### [Written problem]
Return, exactly as written, the lines from the one containing "The FreeCAD and Blender code for this object continues." through the one containing "Reconstruct the object", with both ends included.

### [Available data]
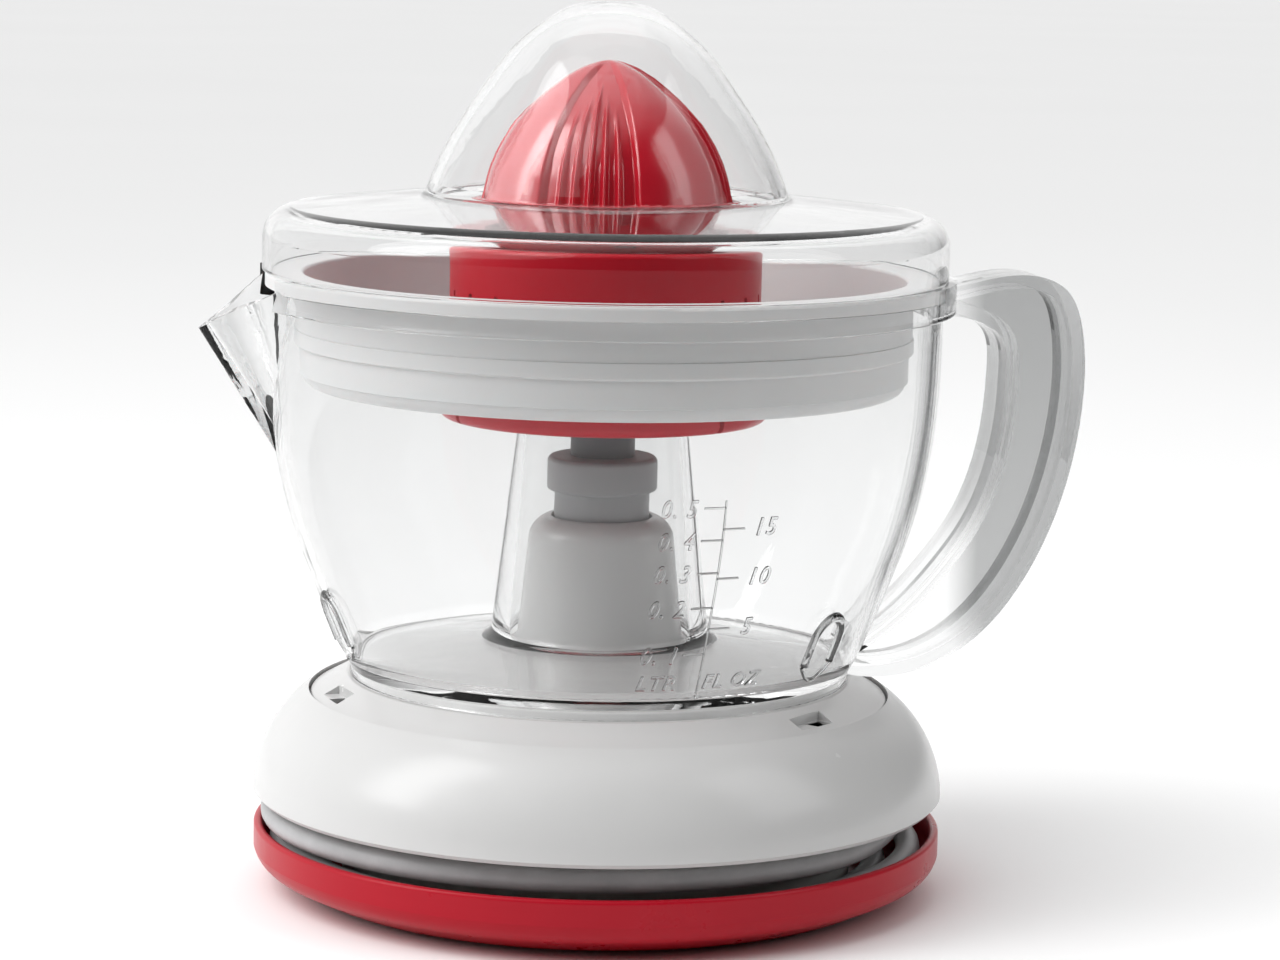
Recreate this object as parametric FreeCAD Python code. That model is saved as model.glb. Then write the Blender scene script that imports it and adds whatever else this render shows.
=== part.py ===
"""Citrus press juicer: motor base with a wound cord, clear jug, pulp basket, strainer, reamer and lid.

Units are millimetres. +Z is up and is the spindle axis, Z = 0 is the table, the handle points to +X,
the spout to -X and the front of the base to -Y. Every function below makes one piece of the object.
"""
import FreeCAD, Part
import math
import os
from FreeCAD import Vector

# ---------------------------------------------------------------- base: tray, cord groove, housing, deck
TRAY_R = 78.15
TRAY_TOP = 14.7
TRAY_BOTTOM = 1.0
TRAY_FLOOR_TOP = 3.4
SHEET = 2.0
FOOT_R_IN, FOOT_R_OUT = 56.0, 60.0
FOOT_DEPTH = 1.8

SPOOL_R = 58.0
SPOOL_WALL = 2.4
CHASSIS_FLOOR_TOP = 5.4
GAP_TOP = 21.5
FLANGE_TOP = 23.5
FLANGE_R = 75.4

HOUSING_R = 78.4
HOUSING_WALL = 2.4
HOUSING_TOP = 44.7
LEDGE_TOP = 42.4
LEDGE_R = 64.3

DECK_R = 65.4
DECK_EDGE_Z = 44.0
JUG_SEAT_Z = 48.3
PLATEAU_R = 54.0
PLATEAU_Z = 50.2
RECESS_R = 61.5
RECESS_ANGLES = (72.0, 192.0, 312.0)

# ---------------------------------------------------------------- tower, spindle and coupling
TOWER_FOOT_R = 19.0
TOWER_FOOT_Z = 55.9
TOWER_HEAD_R = 16.0
TOWER_TOP = 84.4
WELL_R = 11.4
WELL_FLOOR = 78.5
SLEEVE_R_IN, SLEEVE_R_OUT = 8.0, 10.0
SLEEVE_BOTTOM = 59.0
SPINDLE_R = 4.0
SPINDLE_BOTTOM = 30.9
JOURNAL_R = 3.0
GROOVE_R = 3.4
RUNNING_GAP = 0.05
FIT = 0.02
HEX_FLATS = 6.9
HEX_Z0, HEX_Z1 = 36.8, 47.5
NECK_R, NECK_Z0 = 10.8, 83.4
COLLAR_R, COLLAR_Z0, COLLAR_Z1 = 12.5, 90.3, 98.0
SOCKET_FLATS, SOCKET_Z0 = 10.4, 91.5
KEY_FLATS = 10.0
REAMER_SHAFT_R = 7.3

# ---------------------------------------------------------------- gear train and motor
WHEEL_MODULE, WHEEL_TEETH = 0.8, 62
IDLER_PINION_TEETH = 10
IDLER_MODULE, IDLER_TEETH = 0.7, 60
ROTOR_PINION_TEETH = 10
ROTOR_Y = 22.0
PROFILE_SHIFT = 0.4
BACKLASH = 0.14
PLATE_Z0, PLATE_Z1 = 30.5, 33.0
COVER_Z0, COVER_Z1 = 44.8, 46.2
IDLER_Z0, IDLER_Z1, IDLER_Z2 = 33.6, 36.6, 43.4
WHEEL_Z0, WHEEL_Z1 = 38.0, 43.2
HUB_Z0, HUB_Z1 = 34.1, 44.6
AXLE_R = 1.5
CORE_Z0, CORE_Z1 = 11.0, 25.0
CORE_HALF_X, CORE_Y0, CORE_Y1 = 22.0, -36.0, 36.0
WINDOW_HALF_X, WINDOW_Y0, WINDOW_Y1 = 9.0, -28.0, 8.5
ROTOR_BORE_R, ROTOR_R = 11.5, 10.2
COIL_Y0, COIL_Y1 = -27.0, -6.0

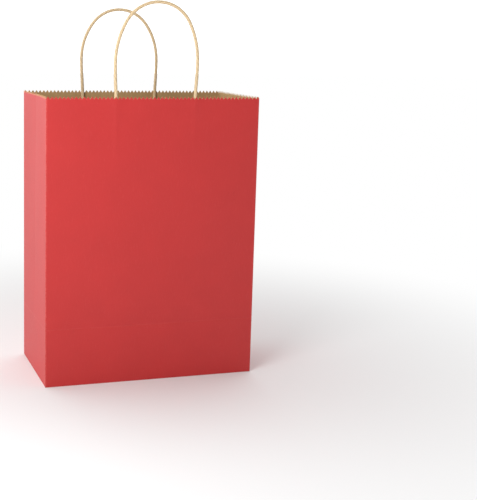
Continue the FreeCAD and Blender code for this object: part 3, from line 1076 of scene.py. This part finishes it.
class BAG_OT_handles(bpy.types.Operator):
    """Build the two twisted cord handles"""
    bl_idname = "bag.handles"
    bl_label = "Handles"

    def execute(self, context):
        scene = context.scene
        build_handles(scene.bag_sheet, scene.bag_cords, finishes(scene)[3:])
        return {"FINISHED"}


class BAG_OT_stage(bpy.types.Operator):
    """Set up the floor, the lights and the camera"""
    bl_idname = "bag.stage"
    bl_label = "Stage"

    def execute(self, context):
        build_stage(context.scene.bag_stage)
        return {"FINISHED"}


class BAG_PT_panel(bpy.types.Panel):
    """The gift bag's settings and its parts, in building order"""
    bl_idname = "BAG_PT_panel"
    bl_label = "Gift Bag"
    bl_space_type = "VIEW_3D"
    bl_region_type = "UI"
    bl_category = "Gift Bag"

    def draw(self, context):
        scene = context.scene
        for settings in (scene.bag_sheet, scene.bag_cords, scene.bag_stage):
            for name in settings.__annotations__:
                self.layout.prop(settings, name)
        for operator in OPERATORS:
            self.layout.operator(operator.bl_idname)


OPERATORS = (BAG_OT_stage, BAG_OT_walls, BAG_OT_gussets, BAG_OT_lap, BAG_OT_bottom,
             BAG_OT_patches, BAG_OT_handles)
CLASSES = (SheetSettings, CordSettings, StageSettings) + OPERATORS + (BAG_PT_panel,)


def register():
    """Makes the settings, the operators and the panel known to Blender."""
    for cls in CLASSES:
        bpy.utils.register_class(cls)
    bpy.types.Scene.bag_sheet = PointerProperty(type=SheetSettings)
    bpy.types.Scene.bag_cords = PointerProperty(type=CordSettings)
    bpy.types.Scene.bag_stage = PointerProperty(type=StageSettings)


def unregister():
    """Takes them away again."""
    del bpy.types.Scene.bag_stage
    del bpy.types.Scene.bag_cords
    del bpy.types.Scene.bag_sheet
    for cls in reversed(CLASSES):
        bpy.utils.unregister_class(cls)


def main():
    register()
    bpy.ops.bag.stage()
    bpy.ops.bag.walls()
    bpy.ops.bag.gussets()
    bpy.ops.bag.lap()
    bpy.ops.bag.bottom()
    bpy.ops.bag.patches()
    bpy.ops.bag.handles()


if __name__ == "__main__":
    main()
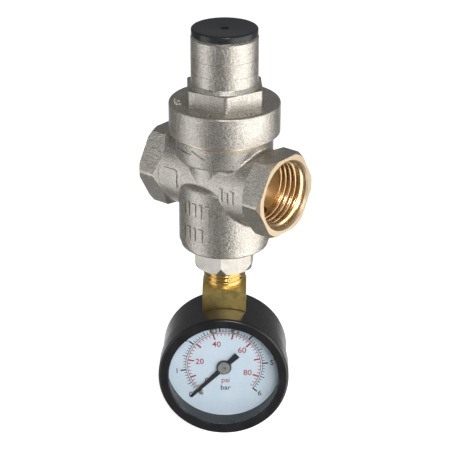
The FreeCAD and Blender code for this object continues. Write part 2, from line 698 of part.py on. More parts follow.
def gauge_socket():
    """Threaded stem, square body and the shank that carries tube and movement."""
    half = SOCKET_AF / 2
    thread_top = GAUGE_STEM_TOP_Z - GAUGE_CENTRE_Z
    thread_low = GAUGE_STEM_BOTTOM_Z - GAUGE_CENTRE_Z
    tube_low, tube_high = TUBE_CENTRE_Y - TUBE_WIDTH / 2, TUBE_CENTRE_Y + TUBE_WIDTH / 2
    core = rod(GAUGE_THREAD_ROOT_R, thread_low, thread_top)
    engaged = rod(G14_R, PLUG_BOTTOM_Z - GAUGE_CENTRE_Z + 0.3, thread_top)
    engaged = engaged.makeChamfer(0.6, edges_at(engaged, lambda p: is_circle(p, G14_R, thread_top)))
    square = block(-half, half, -half, half, SOCKET_LOW_Z, thread_low)
    square = square.common(turned([
        (0, SOCKET_LOW_Z), (half * 1.5, SOCKET_LOW_Z), (half * 1.5, thread_low - 2.0),
        (half * 0.97, thread_low), (0, thread_low),
    ]))
    shank_front, shank_back = BACK_PLATE_Y + PLATE_THICKNESS, tube_high + 0.3
    shank = block(
        -SHANK_HALF_WIDTH, SHANK_HALF_WIDTH, shank_front, shank_back, SHANK_LOW_Z, SHANK_TOP_Z)
    shape = core.fuse([engaged, square, shank])
    feed = rod(SOCKET_BORE_R, 12.0, thread_top)
    turn_feed = Part.makeCylinder(0.9, TUBE_CENTRE_Y, Vector(0, 0, 12.4), INWARD)
    side_feed = Part.makeCylinder(0.6, 4.0, Vector(0, TUBE_CENTRE_Y, 12.6), RIGHT)
    tube_slot = disc_y(TUBE_MEAN_R + TUBE_DEPTH / 2, tube_low, tube_high)
    tube_slot = tube_slot.cut(disc_y(TUBE_MEAN_R - TUBE_DEPTH / 2, tube_low, tube_high))
    sweep = TUBE_START_ANGLE - TUBE_END_ANGLE
    holes = [feed, turn_feed, side_feed]
    holes.append(tube_slot.common(wedge(TUBE_END_ANGLE, sweep, tube_low, tube_high)))
    for x in (-DIAL_SCREW_X, DIAL_SCREW_X):
        holes.append(disc_y(DIAL_SCREW_SHANK_R, -3, 1.5, x, DIAL_SCREW_Z))
    for x in (-MOVEMENT_SCREW_X, MOVEMENT_SCREW_X):
        holes.append(disc_y(MOVEMENT_SCREW_SHANK_R, -3, 1.2, x, MOVEMENT_SCREW_Z))
    save_gauge("gauge_socket", shape.cut(holes))


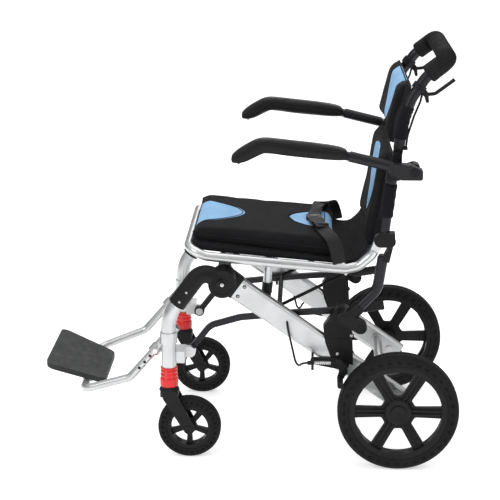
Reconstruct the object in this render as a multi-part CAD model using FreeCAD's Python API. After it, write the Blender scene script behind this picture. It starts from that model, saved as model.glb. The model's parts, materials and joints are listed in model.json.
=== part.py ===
import FreeCAD, Part
import math
import os

# Folding attendant wheelchair. Millimetres, +Z up, +X to the chair's left side, the front towards -Y.
# While it is built the origin is on the floor under the rear axle; the last step moves it under the middle.

V = FreeCAD.Vector

# Driving dimensions
SIDE = 198.0            # middle of the chair to the axis of a seat side tube
LINK_RUN = 361.0        # fore and aft distance from the front fold pivot to the rear one
LINK_RISE = 104.0       # height of the rear fold pivot over the front one
REAR_R = 140.0          # rear tyre outer radius
REAR_W = 44.0           # rear tyre width
CASTER_R = 74.0         # caster tyre outer radius
CASTER_W = 32.0         # caster tyre width
TRAIL = 47.0            # caster axle behind its swivel axis
LEG_R = 17.0            # front leg tube outer radius
BEAM_DEPTH = 56.0       # rear beam section depth
BEAM_W = 22.0           # rear beam section width
SEAT_R = 11.0           # seat tube outer radius
BACK_R = 12.5           # back tube outer radius
WALL = 2.0              # tube wall
PAD_T = 30.0            # back pad thickness
PLATE_TILT = 20.7       # footplate slope, degrees
FIT = 0.05              # radial running clearance of a pivot

# The side view is laid out for this link run and rise; the groups move apart when those two change.
RUN_0 = 361.0
RISE_0 = 104.0

# Planes across the chair
CASTER_X = SIDE + 12.0
BEAM_X = SIDE - 27.0
LINK_X = SIDE - 51.0
HANGER_X = SIDE - 23.0
WHEEL_X = SIDE + 64.0
ARM_X = SIDE + 61.0
STRUT_X = SIDE - 63.0
LATCH_X = SIDE - 76.0
LUG_X = SIDE - 92.0


def fore(y, z):
    """A side view point of the front group."""
    return (y + RUN_0 - LINK_RUN, z)


def aft(y, z):
    """A side view point of the back frame group."""
    return (y, z + LINK_RISE - RISE_0)


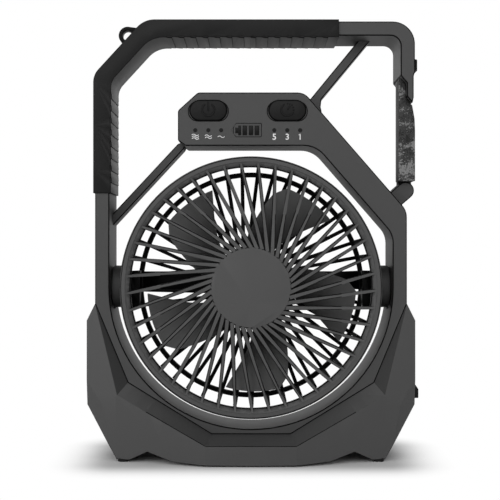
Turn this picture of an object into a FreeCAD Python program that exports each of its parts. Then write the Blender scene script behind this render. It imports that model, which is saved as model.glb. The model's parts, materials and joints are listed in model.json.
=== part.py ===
import FreeCAD, Part
import math
import os
import Sketcher

# Portable camping fan: a faceted base, a carrying frame with a console, and a fan head
# that tilts between the two posts. Millimetres, +Z up, +Y away from the front, +X to the
# right as seen from the front, origin on the floor under the centre of the frame.

V = FreeCAD.Vector
doc = FreeCAD.newDocument("camping_fan")
sheet = doc.addObject("Spreadsheet::Sheet", "size")

SIZES = [
    # frame
    ("frame_depth", 40.0, "frame, front face to rear face"),
    ("fan_z", 116.4, "height of the fan axis"),
    ("head_r", 87.4, "outer radius of the fan head"),
    ("swing_gap", 7.5, "gap between the head and the round opening"),
    ("post_w", 9.6, "width of the posts and of the top bar"),
    ("frame_top", 294.7, "height of the top bar's upper face"),
    ("handle_cut_x", 33.4, "top left corner cut, along the bar"),
    ("handle_cut_z", 36.4, "top left corner cut, down the post"),
    ("gate_shift", 5.4, "upper right post stands this far outside the lower one"),
    ("corner_r", 15.0, "outer radius of the top right corner"),
    ("console_top", 247.1, "height of the console's upper face"),
    ("console_left", 49.0, "console's left end, from the centre"),
    ("arm_deg", 41.0, "direction of the arm's normal above horizontal"),
    ("arm_w", 17.8, "width of the slanting arm"),
    ("wall", 2.2, "wall of the frame shells"),
    # base
    ("side_x", 110.4, "half width of the base"),
    ("base_front", 42.0, "half depth of the base"),
    ("base_wall", 2.4, "wall of the base shells"),
    ("rim_drop", 11.0, "base top below the fan axis"),
    ("foot_h", 2.2, "how far the feet stand below the base"),
    ("foot_w", 7.0, "foot, side to side"),
    ("foot_l", 14.0, "foot, front to back"),
    # grip and tether
    ("grip_wall", 1.1, "rubber sleeve thickness"),
    ("grip_end_x", 58.9, "right end of the sleeve"),
    ("grip_end_z", 179.5, "lower end of the sleeve"),
    ("tooth_pitch", 8.05, "spacing of the steps on the sleeve's inner side"),
    ("tooth_step", 0.45, "height of a step"),
    ("notch_w", 3.3, "notch at the end of each step, along the sleeve"),
    ("notch_h", 0.8, "notch height"),
    ("notch_d", 1.8, "notch, in from the sleeve's front and rear"),
    ("eye_hole_r", 3.4, "tether hole"),
    ("eye_r", 6.2, "tether eye, outside"),
    ("eye_t", 7.0, "tether eye thickness"),
    # head
    ("ring_front", 27.0, "head centre to the front of the ring"),
    ("ring_lip", 7.2, "radial width of the ring's front lip"),
    ("ring_wall", 2.4, "barrel wall of the head"),
    ("rib_count", 45, "ribs in each grille"),
    ("rib_w", 1.5, "width of a front rib"),
    ("rib_t", 3.4, "depth of a front rib"),
    ("rib_offset", 13.4, "ribs run at a tangent to a circle of this radius"),
    ("hub_r", 27.0, "radius of the round plate in the front grille"),
    ("rear_rib_w", 1.8, "width of a rear rib"),
    ("rear_offset", 5.0, "rear ribs run at a tangent to a circle of this radius"),
    ("rear_turn", 2.9, "rear ribs turned to meet the front ones at the rim, degrees"),
    ("pod_r", 25.0, "motor pod"),
    ("motor_r", 17.0, "motor can"),
    ("hoop_r", 78.4, "radius of the rear hoop"),
    ("rear_y", 26.5, "head centre to the back of the rear grille"),
    # impeller
    ("blade_count", 5, "blades"),
    ("blade_r", 71.0, "blade tip radius"),
    ("blade_t", 1.8, "blade thickness"),
    ("impeller_hub_r", 22.0, "impeller hub"),
    ("shaft_r", 2.0, "motor shaft"),
    # tilt pivot
    ("disc_r", 14.35, "tilt disc"),
    ("stub_r", 6.0, "tilt journal"),
    ("bush_wall", 2.0, "tilt bush round the journal"),
    ("bush_l", 4.0, "tilt bush length"),
    ("collar_out", 1.5, "collar at the journal's end, beyond the journal"),
    ("collar_t", 2.2, "collar thickness"),
    ("washer_t", 0.8, "friction washer"),
    ("running_gap", 0.06, "radial clearance of a running fit"),
    ("side_gap", 0.3, "clearance between parts that pass each other"),
    # keys
    ("key_w", 25.0, "console key, side to side"),
    ("key_h", 13.8, "console key, height"),
    ("key_proud", 1.3, "how far a key stands out"),
    ("key_z", 234.9, "height of the keys' middle"),
    ("lens_z", 221.7, "height of the indicator lights"),
    ("lens_r", 1.4, "indicator light"),
    # gate
    ("gate_depth", 31.0, "gate, front to back"),
    ("gate_gap", 0.4, "gap between the gate and the nose"),
    ("cover_t", 2.0, "printed front cover of the gate"),
    ("neck_w", 7.2, "gate neck between the ears"),
    ("gate_z", 181.9, "height of the gate's hinge"),
    ("gate_x", 105.1, "gate hinge from the centre"),
    ("pin_r", 2.0, "gate pin"),
    ("knuckle_r", 5.8, "rounded end of the gate's bracket"),
    ("ear_out", 9.0, "outer face of the bracket's ears, from the middle"),
    ("bracket_deg", 49.0, "slope of the bracket"),
    # release button
    ("button_z", 263.5, "lower end of the button's slot"),
    ("button_h", 7.8, "slot height"),
    ("button_w", 9.0, "slot, front to back"),
    ("button_proud", 1.6, "how far the button stands out"),
    # port
    ("port_z", 45.5, "height of the charging port"),
    ("port_w", 20.0, "port opening, front to back"),
    ("port_h", 7.0, "port opening height"),
    ("cell_r", 9.2, "battery cell radius"),
    ("cell_l", 65.0, "battery cell length"),
    # screws
    ("screw_r", 1.4, "housing screw shank"),
    ("screw_head_r", 2.6, "housing screw head"),
    ("screw_head_t", 2.0, "housing screw head thickness"),
]
for row, (alias, number, note) in enumerate(SIZES, 1):
    sheet.set(f"A{row}", note)
    sheet.set(f"B{row}", str(number))
    sheet.setAlias(f"B{row}", alias)
doc.recompute()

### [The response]
The FreeCAD and Blender code for this object continues. Write part 2, from line 698 of part.py on. More parts follow.
def gauge_socket():
    """Threaded stem, square body and the shank that carries tube and movement."""
    half = SOCKET_AF / 2
    thread_top = GAUGE_STEM_TOP_Z - GAUGE_CENTRE_Z
    thread_low = GAUGE_STEM_BOTTOM_Z - GAUGE_CENTRE_Z
    tube_low, tube_high = TUBE_CENTRE_Y - TUBE_WIDTH / 2, TUBE_CENTRE_Y + TUBE_WIDTH / 2
    core = rod(GAUGE_THREAD_ROOT_R, thread_low, thread_top)
    engaged = rod(G14_R, PLUG_BOTTOM_Z - GAUGE_CENTRE_Z + 0.3, thread_top)
    engaged = engaged.makeChamfer(0.6, edges_at(engaged, lambda p: is_circle(p, G14_R, thread_top)))
    square = block(-half, half, -half, half, SOCKET_LOW_Z, thread_low)
    square = square.common(turned([
        (0, SOCKET_LOW_Z), (half * 1.5, SOCKET_LOW_Z), (half * 1.5, thread_low - 2.0),
        (half * 0.97, thread_low), (0, thread_low),
    ]))
    shank_front, shank_back = BACK_PLATE_Y + PLATE_THICKNESS, tube_high + 0.3
    shank = block(
        -SHANK_HALF_WIDTH, SHANK_HALF_WIDTH, shank_front, shank_back, SHANK_LOW_Z, SHANK_TOP_Z)
    shape = core.fuse([engaged, square, shank])
    feed = rod(SOCKET_BORE_R, 12.0, thread_top)
    turn_feed = Part.makeCylinder(0.9, TUBE_CENTRE_Y, Vector(0, 0, 12.4), INWARD)
    side_feed = Part.makeCylinder(0.6, 4.0, Vector(0, TUBE_CENTRE_Y, 12.6), RIGHT)
    tube_slot = disc_y(TUBE_MEAN_R + TUBE_DEPTH / 2, tube_low, tube_high)
    tube_slot = tube_slot.cut(disc_y(TUBE_MEAN_R - TUBE_DEPTH / 2, tube_low, tube_high))
    sweep = TUBE_START_ANGLE - TUBE_END_ANGLE
    holes = [feed, turn_feed, side_feed]
    holes.append(tube_slot.common(wedge(TUBE_END_ANGLE, sweep, tube_low, tube_high)))
    for x in (-DIAL_SCREW_X, DIAL_SCREW_X):
        holes.append(disc_y(DIAL_SCREW_SHANK_R, -3, 1.5, x, DIAL_SCREW_Z))
    for x in (-MOVEMENT_SCREW_X, MOVEMENT_SCREW_X):
        holes.append(disc_y(MOVEMENT_SCREW_SHANK_R, -3, 1.2, x, MOVEMENT_SCREW_Z))
    save_gauge("gauge_socket", shape.cut(holes))


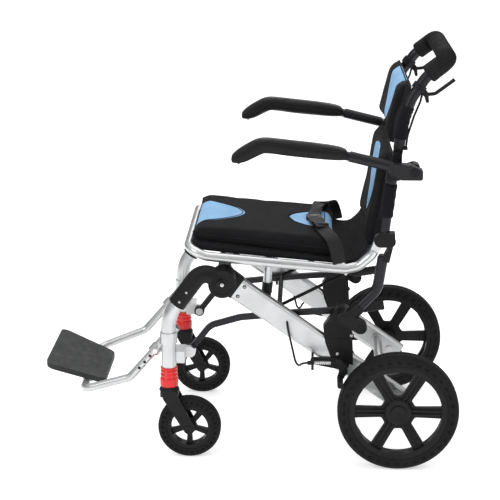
Reconstruct the object in this render as a multi-part CAD model using FreeCAD's Python API. After it, write the Blender scene script behind this picture. It starts from that model, saved as model.glb. The model's parts, materials and joints are listed in model.json.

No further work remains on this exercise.